■ DATA LINES ■
>>>>>

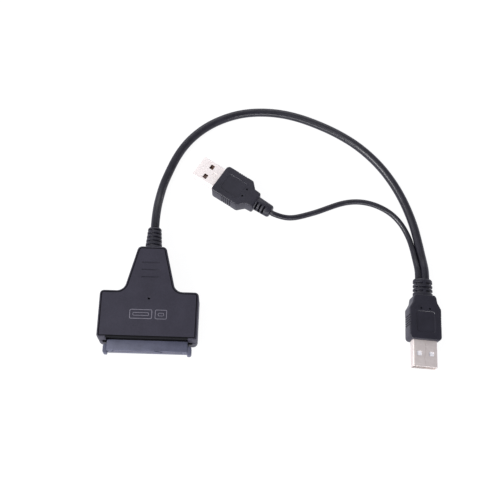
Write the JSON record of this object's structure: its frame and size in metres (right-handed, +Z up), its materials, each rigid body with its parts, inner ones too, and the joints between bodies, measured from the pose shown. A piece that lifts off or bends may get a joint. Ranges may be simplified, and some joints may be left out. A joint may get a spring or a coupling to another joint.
{
  "type": "usb to sata adapter",
  "caption": "Adapter lead: a T-shaped head with a drive data and power receptacle, on a short cable to a USB-A plug, and a thinner cable from that plug to a second USB-A plug for extra power.",
  "frame": {"origin": "middle of the underside of the head, taken with its drive receptacle and its strain relief; the cables and the USB plugs are left out of it", "axes": "+Y from the drive receptacle towards the cable, +Z up through the marked top of the head, +X to the right with the receptacle facing the viewer"},
  "size_m": [0.1628, 0.1367, 0.0124],
  "materials": {
    "housing_abs": "spark-eroded matte texture, as moulded",
    "moulded_pvc": "fine matte, as moulded",
    "cable_jacket": "satin, as extruded",
    "connector_plastic": "satin glass-filled plastic, as moulded",
    "plated_shell": "bright nickel plate",
    "gold_contact": "thin gold plate",
    "white_insulator": "satin, as moulded",
    "black_insulator": "satin, as moulded",
    "milky_inner_mould": "as moulded, hidden",
    "board_laminate": "solder mask",
    "chip_epoxy": "matte",
    "tinned_can": "satin",
    "light_body": "clear resin over a pale base",
    "wire_red": "as extruded",
    "wire_white": "as extruded",
    "wire_green": "as extruded",
    "wire_black": "as extruded"
  },
  "bodies": {
    "root": {"activity_light": "light_body", "bridge_board": "board_laminate", "bridge_chip": "chip_epoxy", "capacitor": "tinned_can", "crystal": "tinned_can", "data_plug_contact_1": "gold_contact", "data_plug_contact_2": "gold_contact", "data_plug_contact_3": "gold_contact", "data_plug_contact_4": "gold_contact", "data_plug_inner_mould": "milky_inner_mould", "data_plug_insulator": "white_insulator", "data_plug_moulding": "moulded_pvc", "data_plug_shell": "plated_shell", "head_base_cover": "housing_abs", "head_strain_relief": "moulded_pvc", "head_top_cover": "housing_abs", "head_wire_black": "wire_black", "head_wire_green": "wire_green", "head_wire_red": "wire_red", "head_wire_white": "wire_white", "main_cable": "cable_jacket", "power_cable": "cable_jacket", "power_plug_contact_1": "gold_contact", "power_plug_contact_2": "gold_contact", "power_plug_contact_3": "gold_contact", "power_plug_contact_4": "gold_contact", "power_plug_inner_mould": "milky_inner_mould", "power_plug_insulator": "black_insulator", "power_plug_moulding": "moulded_pvc", "power_plug_shell": "plated_shell", "sata_power_contact_01": "gold_contact", "sata_power_contact_02": "gold_contact", "sata_power_contact_03": "gold_contact", "sata_power_contact_04": "gold_contact", "sata_power_contact_05": "gold_contact", "sata_power_contact_06": "gold_contact", "sata_power_contact_07": "gold_contact", "sata_power_contact_08": "gold_contact", "sata_power_contact_09": "gold_contact", "sata_power_contact_10": "gold_contact", "sata_power_contact_11": "gold_contact", "sata_power_contact_12": "gold_contact", "sata_power_contact_13": "gold_contact", "sata_power_contact_14": "gold_contact", "sata_power_contact_15": "gold_contact", "sata_receptacle": "connector_plastic", "sata_signal_contact_01": "gold_contact", "sata_signal_contact_02": "gold_contact", "sata_signal_contact_03": "gold_contact", "sata_signal_contact_04": "gold_contact", "sata_signal_contact_05": "gold_contact", "sata_signal_contact_06": "gold_contact", "sata_signal_contact_07": "gold_contact", "voltage_regulator": "chip_epoxy"}
  },
  "joints": []
}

<<<<<

■ PROBLEM TO WORK ON ■
Tally up the lines in the preceding listing that contain the string "materials". Respond with the number and nothing else.

■ TASK OUTPUT ■
2